I'm surprised that Summer Wars is so well-received. While enjoyable to watch, the whole movie has such an artificial, romantic-comedy-esque, "we can do it" spirit. I think I might have actually thrown up not ten minutes into it, but I'll try to break down what there is to like about it.
(Warning: Spoilers all over the place)
STORY: The movie opens with a description of Oz, which is your standard virtual world where you can live a second life, except people use it for important things as well. I was hoping there's more to it, but that's pretty much it. Then break to Natsuki who urgently needs one of two nerds to go with her on a weekend trip to visit her family. Kenji goes with her, annddd...surprise! He's forced to pretend to be her fiancé in front of her overbearing family. Yeah, that's where this goes. And despite some bumps and hurdles, the Kenji-Natsuki relationship is secured in a matter of a couple days. Not much to see here.
The other part of the story is a tad more interesting but equally lacking in depth. Kenji gets a code in a message on his phone. He cracks the code and discovers the next day that he broke Oz's security encryption and that Oz has been taken over by a malicious AI (if you're familiar with cryptography, you should realize this is not at all plausible). But wait! Turns out one guy has a supercomputer and this other kid is the strongest fighter in the game and another guy can just procure a vehicle from the military for portable internet. Good grief. Talk about contrived. And they save the world by playing videogames. It's like watching Pokemon for two hours (Pokemon might actually have a better story).
Despite that, there are a few compelling moments, and I'll admit the pacing was even enough to keep me interested. The death of the grandmother served as a proximate example of the consequences of Oz being hacked into, and makes you reconisder depending on technology so much. The moral question of Wabisuke's responsibility for the actions of his AI, while not original, was well-framed. Still, most everything that would have made the story better was squashed under an avalanche of horse-beating jokes and what you might call "motivational perseverance" sequences. Every few minutes we get to hear (1) someone crying, (2) an inspirational speech, and (3) everyone becoming inspired and the mood totally changes. And then back to (1) again.
CHARACTERS: The characters are no better than the story. There is plenty of variety, but they're so archetypal. Kenji is your stereotypical, girl-shy math whiz. Natsuki is (gasp!) the most popular girl in school. Kazuma is a videogame-playing shut-in who was bullied when he was young. Perhaps the only character with any originality and depth is Wabisuke, an adopted kid who went to America to write an AI that hacks computers with the intention of selling it and bringing wealth back to the family.
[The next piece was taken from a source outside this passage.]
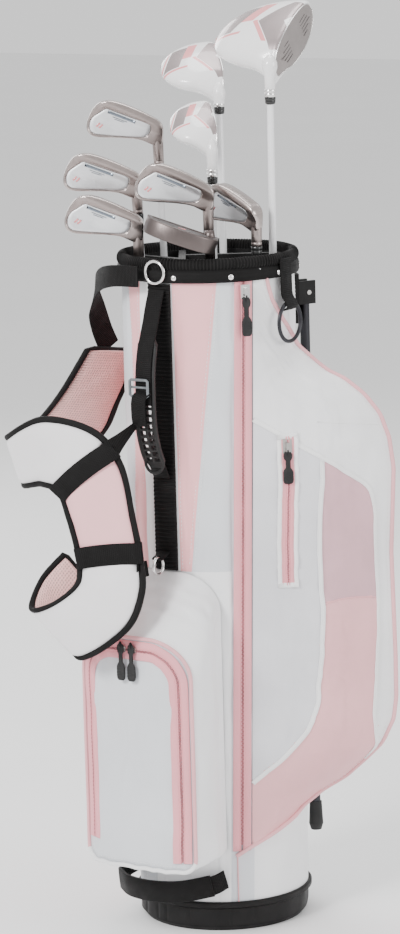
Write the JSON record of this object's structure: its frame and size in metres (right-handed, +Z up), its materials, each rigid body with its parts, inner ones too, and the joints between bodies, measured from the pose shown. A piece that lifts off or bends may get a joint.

Over the course of the movie, there's basically no character development. Really, there can't be any character development because we don't get to know anyone beyond their obvious stereotype. We hear breifly about Kenji not having a family, and we get to see the kind of woman the grandmother was. But besides that, the main characters are drowned out by too many minor characters.
ANIMATION/SOUND: Much better on this front. The virtual world of Oz provides brilliant, colorful images giving you an otherworldly sense that I would compare to a Miyazaki film. The virtual world Oz is where anything can come to life: the weak Kozuma is the strong and cool King Kazma in Oz; Love Machine takes various different forms as it evolves; an old game becomes a tool for saving lives in Oz. It's the animation that drives this. In the real world we see blander colors, painted backgrounds, and an obvious less "digital" look. In Oz, we see a vivid palette, red outlines, and everything is placed in a sort of endless void. It works really well. Besides that, the action and the animation as a whole is super smooth, and there's really quite a lot happening on the screen at any given time.
One minor complaint I have is the lack of character detail. Compared to the richness of the environment, characters have virtually zero shading (even in Oz) and they look flat and drab. This is probably to compensate for the number of things happening at any given time, so you gain a bit here and lose a bit there.
Likewise, the sound is equally high quality with chimes and electronics to match the digital world and more classical pieces to match the analog world. It was fitting but not something as distinctive as, say, Ghost in the Shell or Cowboy Bebop.
CONCLUSION: Summer Wars is a sensory experience. It's a movie I might want to see in 3D at a theatre. There was enough to keep my attention, but it's held back by clichés, generally uninteresting characters, and a lack of depth in the plot.
After writing this review, I've read some of the others. One thing I haven't touched on is the family dynamics. There are three or four generations represented and there's incredible variety in everyone's personalities, and I think this is all managed well. The only thing is you have to first accept each character's stereotype as believable.
Another thing people seem to like is how Summer Wars embraces the internet/technology. I agree, but this is nothing unique. There's Ghost in the Shell or the .hack series, for example, among others. Not to mention how a ton of anime centers around a computer-savvy nerd/geek type who uses the internet as a social outlet.